AGE-RELATED CHANGES IN THE NEUROLOGIC SYSTEM
Deborah A. Kegelmeyer, PT, DPT, MS, GCS
The neuromuscular system undergoes many age-related changes that can negatively impact function. Normal age-related changes occur at a rate of 1% per year, starting at age 30.1 Therapists need to understand the importance what constitutes a normal age-related change as opposed to pathologic changes as behaviors that fall outside of what is considered to be the range of normal function should be assessed and treated. Changes occur in the brain, spinal cord, and peripheral nervous system. These changes also lead to changes in the musculature. In addition, the sensory system declines with age and this impacts motor function. The cases in this chapter provide examples of both normal age-related and pathologic changes to the neuromuscular system.

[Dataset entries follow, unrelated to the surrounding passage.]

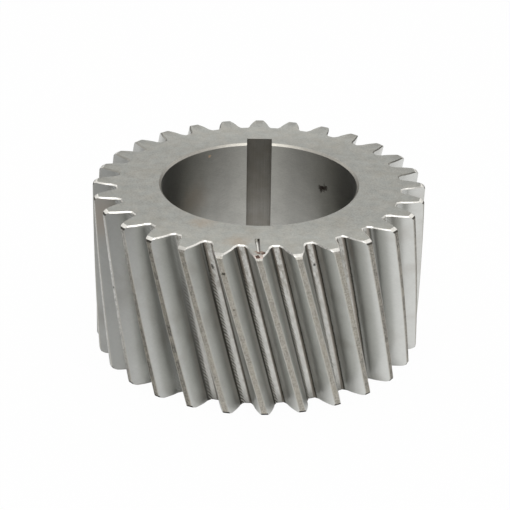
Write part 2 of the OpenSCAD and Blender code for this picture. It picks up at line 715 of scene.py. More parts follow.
@dataclass(frozen=True, kw_only=True)
class ScaledFillet(GroundFlank):
    """The fillets: flank above, and dark scale crossed by feed marks where the wheel doesn't reach, with
    painted shade in the dark lines along the crease.
    """

    scale: Colour = (0.1, 0.095, 0.083)
    bare: Colour = (0.88, 0.87, 0.82)
    brown: Colour = (0.38, 0.345, 0.305)
    hatch_rough: float = 0.6
    raggedness: float = 0.6
    patches: Fade = Fade(0.35, 0.5, 0.7, 1.0)
    ridge_light: Fade = Fade(0.35, 0.65, 1.0, 0.08)
    ridge_by_x: Fade = Fade(-26.0, -8.0, 0.6, 1.0)
    near_by_height: Fade = Fade(34.0, 46.0, 1.0, 0.0)
    scale_by_x: Fade = Fade(-30.0, -6.0, 0.3, 1.0)
    brown_top: Fade = Fade(0.6, 0.9)
    far_top: Fade = Fade(1.0, 1.3)
    near_top: Fade = Fade(0.95, 1.25)
    left_end: Fade = Fade(-26.5, -14.0)
    right_end: Fade = Fade(31.0, 36.0, 1.0, 0.0)

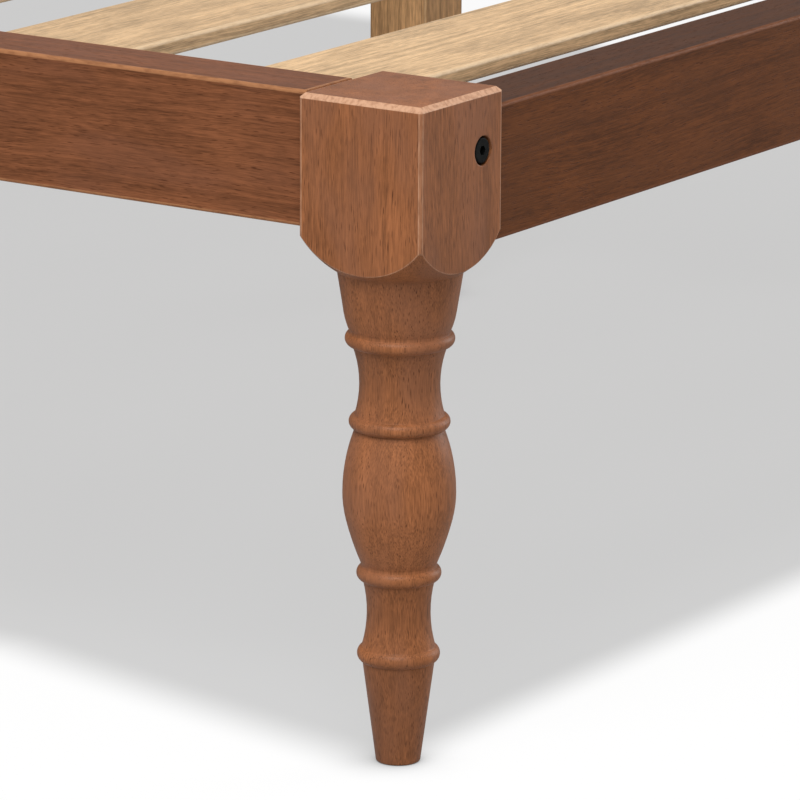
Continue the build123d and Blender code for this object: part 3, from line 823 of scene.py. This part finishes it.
# Painted shadow: grey in the floor's colour where the bed stands over it
below = wood_sum(tree, "MULTIPLY", side, end)
shown = wood_mix(tree, below, (1, 1, 1, 1), (PAINTED_SHADOW_GREY, PAINTED_SHADOW_GREY, PAINTED_SHADOW_GREY, 1))
open_sky = wood_node(tree, "ShaderNodeAmbientOcclusion", {"Distance": CONTACT_REACH}, samples=CONTACT_SAMPLES)
contact = wood_fade(tree, open_sky.outputs["AO"], *CONTACT_FADE)
seen = wood_node(tree, "ShaderNodeEmission", {"Color": shown, "Strength": contact})
view = wood_node(tree, "ShaderNodeLightPath").outputs["Is Camera Ray"]
pale = wood_sum(tree, "MULTIPLY_ADD", view, FLOOR_SEEN - FLOOR_BOUNCE, FLOOR_BOUNCE)
matt = wood_node(tree, "ShaderNodeBsdfDiffuse", {"Color": pale})
share = wood_sum(tree, "MULTIPLY", view, SHOWN_SHARE)
mixed = wood_node(tree, "ShaderNodeMixShader", {0: share, 1: matt.outputs[0], 2: seen.outputs[0]})
wood_node(tree, "ShaderNodeOutputMaterial", {"Surface": mixed.outputs[0]})
sheet.materials.append(paper)

# Light. A broad softbox high on the left, a weaker and lower one on the right, and an even
# pale room. A softbox's power follows the square of its distance, so its level alone says how
# strongly it lights the bed.

ROOM_LIGHT = 0.45
SOFTBOXES = {
    "left_softbox": {"towards": (-0.62, -0.34, 0.71), "distance": 5.0, "side": 2.6, "level": 0.70},
    "right_softbox": {"towards": (0.78, -0.56, 0.30), "distance": 5.0, "side": 2.6, "level": 0.36},
}

world = bpy.data.worlds.new("room")
bpy.context.scene.world = world
world.use_nodes = True
world.node_tree.nodes["Background"].inputs["Color"].default_value = (1, 1, 1, 1)
world.node_tree.nodes["Background"].inputs["Strength"].default_value = ROOM_LIGHT

for name, box in SOFTBOXES.items():
    lamp = bpy.data.lights.new(name, "AREA")
    lamp.size = box["side"]
    lamp.energy = box["level"] * (math.pi * box["distance"]) ** 2
    holder = bpy.data.objects.new(name, lamp)
    towards = Vector(box["towards"]).normalized()
    holder.location = towards * box["distance"]
    holder.rotation_euler = towards.to_track_quat("Z", "Y").to_euler()
    bpy.context.scene.collection.objects.link(holder)

# Camera. It stands off the foot-left corner with a long lens, and the post's outer top
# corner falls on the given pixel.

IMAGE_SIDE = 800
CORNER_PIXEL = (421.60, 109.19)
FOCAL_PIXELS = 5878
SENSOR_WIDTH = 36
CAMERA_AZIMUTH = math.radians(-56.18)
CAMERA_HEIGHT_ANGLE = math.radians(14.14)
CAMERA_ROLL = math.radians(0.27)
CAMERA_DISTANCE = 2.51

post_low, post_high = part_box("post_foot_left")
corner = Vector((post_low.x, post_low.y, post_high.z))
level_right = Vector((math.cos(CAMERA_AZIMUTH), math.sin(CAMERA_AZIMUTH), 0))
behind = Vector((math.sin(CAMERA_AZIMUTH), -math.cos(CAMERA_AZIMUTH), 0)) * math.cos(CAMERA_HEIGHT_ANGLE)
behind.z = math.sin(CAMERA_HEIGHT_ANGLE)
level_up = behind.cross(level_right)
right = level_right * math.cos(CAMERA_ROLL) + level_up * math.sin(CAMERA_ROLL)
up = level_up * math.cos(CAMERA_ROLL) - level_right * math.sin(CAMERA_ROLL)
pixel = CAMERA_DISTANCE / FOCAL_PIXELS
aside = (CORNER_PIXEL[0] - IMAGE_SIDE / 2) * pixel
down = (CORNER_PIXEL[1] - IMAGE_SIDE / 2) * pixel
stand = corner + behind * CAMERA_DISTANCE - right * aside + up * down

lens = bpy.data.cameras.new("camera")
lens.sensor_width = SENSOR_WIDTH
lens.lens = FOCAL_PIXELS / IMAGE_SIDE * SENSOR_WIDTH
camera = bpy.data.objects.new("camera", lens)
camera.matrix_world = Matrix((right, up, behind)).transposed().to_4x4()
camera.location = stand
bpy.context.scene.collection.objects.link(camera)
bpy.context.scene.camera = camera
bpy.context.scene.view_settings.view_transform = "Standard"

It is necessary for therapists to have an understanding of the anatomy and physiology of the aging neurologic system to successfully treat their clients. Anatomic changes include a decline in brain volume overall with the greatest age-related differences in the prefrontal and orbitofrontal cortices. These areas are critical for executive function and memory.2 The parietal cortex also shows more age-related differences in gray matter volume than either the temporal or occipital regions. Motor control is not only dependent on these areas but is also more dependent on these areas in the elderly than in young adults. Subcortical structures, including the cerebellum and basal ganglia, also exhibit reduced volume with aging. The cerebellum is important for movement timing and coordination, while the caudate nucleus of the basal ganglia is involved in skill acquisition, specifically motor planning. Declines in white matter volume begin later but continue at a more accelerated rate than gray matter changes. Changes in the corpus callosum, the largest white matter bundle, significantly impact interhemispheric communication that is critical for bimanual coordination. There is a decrease in myelin in the gracilis fasciculus and an associated decrement in vibration threshold, indicating that fibers conveying proprioception are most affected by aging, which may contribute to balance deficits due to the loss of long latency postural reactions.2 Fortunately, some brain areas do not exhibit age-related changes, including the cingulate gyrus (influential in linking behavioral outcomes to motivation) and the occipital cortex (vision).2
In addition to the anatomic changes there are decreased levels of critical neurotransmitters in the aging brain. Acetylcholine declines are noted in the hippocampus and associated with changes in memory function. 3 Changes in dopamine are associated with declines in frontal lobe function, including executive function and working memory. In addition, the loss of dopamine is closely linked to impairments in gait, balance, and fine motor control. 3 Alterations in serotonin with age correlate with declines in activity level and diminished balance in mice. 3 Norepinephrine levels decrease in the cerebellum and are related to diminished motor learning with age.